Masyarakat dalam golongan ini lebih rasional memandang etika dan hukum. Semua orang pasti punya salah dan kekurangan. Tak ada personal yang sempurna, baik petinggi KPK dan Polri. Menang menyelamatkan instansi jauh lebih penting daripada sekedar menyelamatkan personal yang menyita waktu. Biarlah hukum yang mengadili atau menyelamatkan mereka. Mereka cenderung memilih keputusan Presiden yang tegas dan cepat sehingga tidak berlarut membuat para penjahat bersantai. Mereka memilih agar Presiden yang mengawali dan beliau yang mengakhiri. Melihat telah banyak manuver komunikasi yang dilakukan oleh Presiden serta masukan dari berbagai pihak. Ada tim 9, wantimpres, komnas HAM dan beberapa tokoh.

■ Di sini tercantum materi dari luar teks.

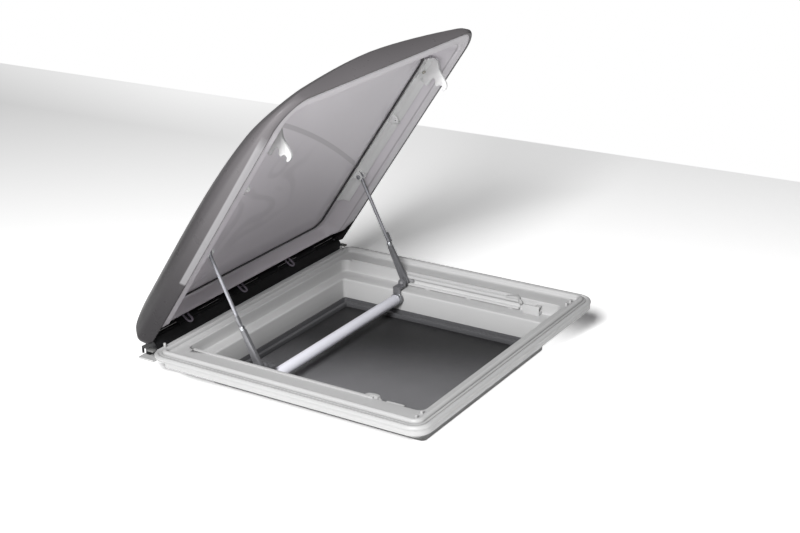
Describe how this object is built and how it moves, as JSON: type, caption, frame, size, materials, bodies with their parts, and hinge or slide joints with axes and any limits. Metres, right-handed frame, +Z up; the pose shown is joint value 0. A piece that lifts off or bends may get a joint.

Masyarakat golongan ini menilai bahwa Presiden adalah orang yang baik dan berintegritas sehingga munculnya kasus ini bukan murni pendirian Presiden, namun ada pihak yang memberi masukan. Presiden harus tegas dan berdikari. Presiden boleh salah namun tak boleh berlarut. Mengganti keputusan lebih cepat maka lebih baik untuk Indonsesia. Masyarakat yang mendukung langkah ini akan berteriak "SAVE JOKOWI - SAVE KPK-POLRI- SAVE INDONESIA!!!"